Bir başka deyişle gelecek yıllarda üretim ve dolayısıyla büyümeyi etkileyecek olan kapasite boyutunda 2013 yılında önemli bir gelişme yaşanmaması üzerinde önemle durulması gereken bir konudur. Zira kredilerle desteklenen tüketimle yüksek oranlı ve uzun süreli büyümek olası değildir.
Yerel seçimlerin tamamlanmasının ardından Türkiye'nin önünde hala iki seçim bulunmaktadır. Dolayısıyla daha bir yıl politik konjonktür yüksek düzeyde seyredecektir.
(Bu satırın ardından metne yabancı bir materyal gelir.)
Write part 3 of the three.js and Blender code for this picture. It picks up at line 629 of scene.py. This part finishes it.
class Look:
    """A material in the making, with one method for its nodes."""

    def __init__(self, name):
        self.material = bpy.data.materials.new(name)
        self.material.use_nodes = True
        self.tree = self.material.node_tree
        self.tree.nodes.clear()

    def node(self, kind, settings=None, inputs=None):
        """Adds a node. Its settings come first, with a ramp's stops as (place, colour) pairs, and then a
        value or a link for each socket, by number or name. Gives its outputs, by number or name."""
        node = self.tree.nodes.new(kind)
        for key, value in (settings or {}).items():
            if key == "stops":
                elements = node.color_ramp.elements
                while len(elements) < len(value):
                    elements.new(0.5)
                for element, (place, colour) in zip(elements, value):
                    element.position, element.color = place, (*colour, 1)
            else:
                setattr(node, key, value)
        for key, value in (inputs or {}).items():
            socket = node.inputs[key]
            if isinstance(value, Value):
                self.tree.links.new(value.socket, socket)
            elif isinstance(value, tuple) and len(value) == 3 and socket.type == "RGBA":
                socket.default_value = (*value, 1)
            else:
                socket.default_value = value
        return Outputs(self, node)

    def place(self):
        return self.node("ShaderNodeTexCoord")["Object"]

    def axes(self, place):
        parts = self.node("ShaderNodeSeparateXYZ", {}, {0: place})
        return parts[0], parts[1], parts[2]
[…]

Ancak ülkemizin gerek ekonomik gerekse sosyolojik zemini bu konjonktürü taşıyabilecek niteliklere sahip değildir.
Bu nedenle siyasi konjonktür içinde ekonomi ihmal edilmemeli, çift hanelere yükselen işsizlik, iç talepteki yavaşlama, yüksek enflasyon ve faiz oranları, sıcak paraya bağımlılık gibi ciddi sorunlara öncelik verilmelidir.